The worst thing of all was the Girls Ask Boys dance. I thought it would be a blast. But it wasn’t. Ronnie acted like he was too good for me. He even asked Pat Amthor to dance instead of me. And he had the nerve to leave before the whole thing was over. I dispise (spell) him. He should have at least danced with me once. It’s awful. Boys just don’t like me. I’m not pretty enough.

Dear Diary,

For Christmas Kenny put on a production called Amahl and the Night Visitors. Megan was the lead. Boy, does everybody primp over her or what? For instance, Judy says, “Megan, are you cold?” Virginia says, “Megan, here, take my coat.” Meanwhile, I’m freezing. Do you think they’d offer me their coat?

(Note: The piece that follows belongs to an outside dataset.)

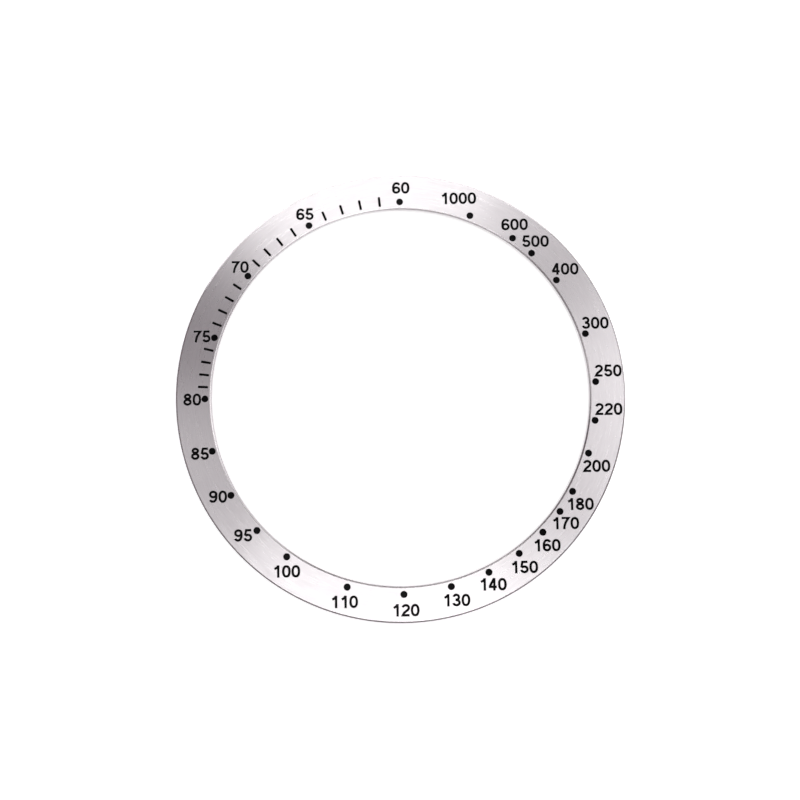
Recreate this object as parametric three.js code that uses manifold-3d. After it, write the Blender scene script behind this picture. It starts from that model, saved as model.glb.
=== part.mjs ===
// A flat steel ring for a chronograph bezel. The ring is engraved with a speed scale, black
// lacquer fills the engraving, and a double-sided film under the steel holds the ring in its seat.
// Millimetres, +Z up. The ring lies face up with 12 o'clock towards +Y, and the origin is the
// centre of the film's lower face.
import * as THREE from "three";
import { mergeVertices } from "three/addons/utils/BufferGeometryUtils.js";
import Module from "manifold-3d";

const wasm = await Module();
wasm.setup();

// Steel ring
const boreDiameter = 32;
const faceWidth = 3;
const steelThickness = 0.4;
const faceChamferWidth = 0.13;
const faceChamferDepth = 0.06;
const backChamfer = 0.05;

// Double-sided film under the steel
const filmThickness = 0.1;
const filmEdgeInset = 0.25;

// Engraving and its lacquer
const engravingDepth = 0.1;
const lacquerSinking = 0.02;
const lacquerSideGap = 0.01;
const cutterOverrun = 0.2;

// Scale marks, with their circles given by the distance from the bore
const dotDiameter = 0.58;
const dotCircleInset = 0.54;
const outerDotSpeeds = [60, 110, 120];
const outerDotShift = 0.1;
const tickLength = 0.85;
const tickWidth = 0.2;
const tickCircleInset = 0.73;

// Numerals, upright all round the ring and laid out to fill its face
const numeralHeightShare = 0.338;
const numeralCircleShare = 0.543;
const digitPitchShare = 0.775;
const penShare = 0.19;

// Fineness of the round shapes
const ringSteps = 120;
const dotSteps = 12;
const bendSteps = 5;
const degreesPerStep = 30;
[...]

Kenny had a long talk with me today and said that he would be using me a lot next year. And that someday I’d be a great comedian. Har de har.

Kenny Akin

Kenny Akin was known as “Mr. Music of Orange County.” He looked like a six-foot-four version of Howdy Doody without Buffalo Bob pulling the strings. Even though I couldn’t process the meaning of my student-teacher relationship with this larger-than-life character, I must have instinctively known he was a means to an end. Besides producing and directing Kismet, Oklahoma!, and Babes in Toyland, Kenny Akin managed his own voice-and-dramatics studio and portrayed leading tenor roles in numerous productions from Los Angeles to San Bernardino County. Kenny’s protégée, Megan, and I were both thirteen, but Megan was poised and attractive and had an all-out killer voice. No getting around it: Kenny thought Megan was as close to perfection as a person could be. In his eyes I was one thing only—WRONG.

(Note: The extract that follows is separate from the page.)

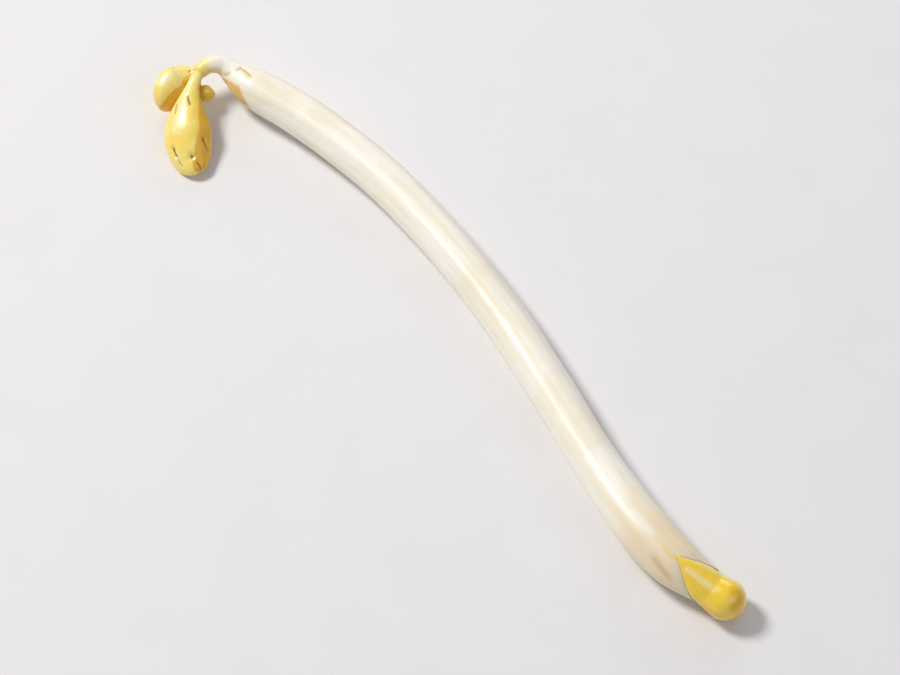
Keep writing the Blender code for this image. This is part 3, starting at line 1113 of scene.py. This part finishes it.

Thank God he never bought into my brand of appeal. His rejection gave me the will to persist long enough to find a loophole that would force him to give me a chance. As always, my loophole was Mom. Over a cup of coffee at the kitchen counter, I told her how Kenny gave all the big parts to Megan. Mom didn’t say anything; she just shook her head. But I know for a fact she had a little chat with Mr. Akin, because a few days later I saw them through a crack in his study door. All I can say is Dorothy Deanne Keaton Hall could be very convincing when it came to her children.

After Mother’s chat, I was assigned bit parts that led to Raggedy Ann in Babes in Toyland. I must have scored big, because Kenny started to take me more seriously. That’s when I started to take him less seriously. It wasn’t long before I told Mother I didn’t want to study with Kenny anymore. I’d learned all I needed to know from him. I couldn’t articulate my thoughts, but with enough experience under my belt, I’d learned how to hold my own at least long enough to find my way to an audience. The audience would decide my fate, not Mr. Kenny Akin. I always thought I’d be crushed by people who didn’t buy into me. But I wasn’t. There would be many Kenny Akinses who found themselves stuck with me whether they liked it or not.

Applause

There was no discussion with my parents on the night I sang “Mata Hari” in our Santa Ana High School production of the musical Little Mary Sunshine. Under the direction of our drama teacher, Mr. Robert Leasing, the production was worthy of Broadway—at least, that’s what it was like for me. I was Nancy Twinkle, the second lead, who loves to flirt with men. Little did I know that her big song, “Mata Hari,” would be a showstopper. I ran around the stage singing about the famous spy “who would spy and get her data by doing this and that-a,” ending with a grand finale featuring me sliding down a rope into the orchestra pit. That was when I heard the explosion. It was applause. When Mom and Dad found me backstage, their faces were beaming. Dad had tears in his eyes. I’d never seen him so excited. More than excited—surprised. That’s what it was. I could tell he was startled by his awkward daughter—the one who’d flunked algebra, smashed into his new Ford station wagon with the old Buick station wagon, and spent a half hour in the bathroom using up a whole can of Helene Curtis hairspray. For one thrilling moment I was his Seabiscuit, Audrey Hepburn, and Wonder Woman rolled into one. I was Amelia Earhart flying across the Atlantic. I was his heroine.

Later, Dad would boast about my career, but it was “Mata Hari” that became our watershed moment. There were no words. It was all—every timeless second—encapsulated in his piercing light-blue eyes. The ones Mom fell in love with. There was no going back.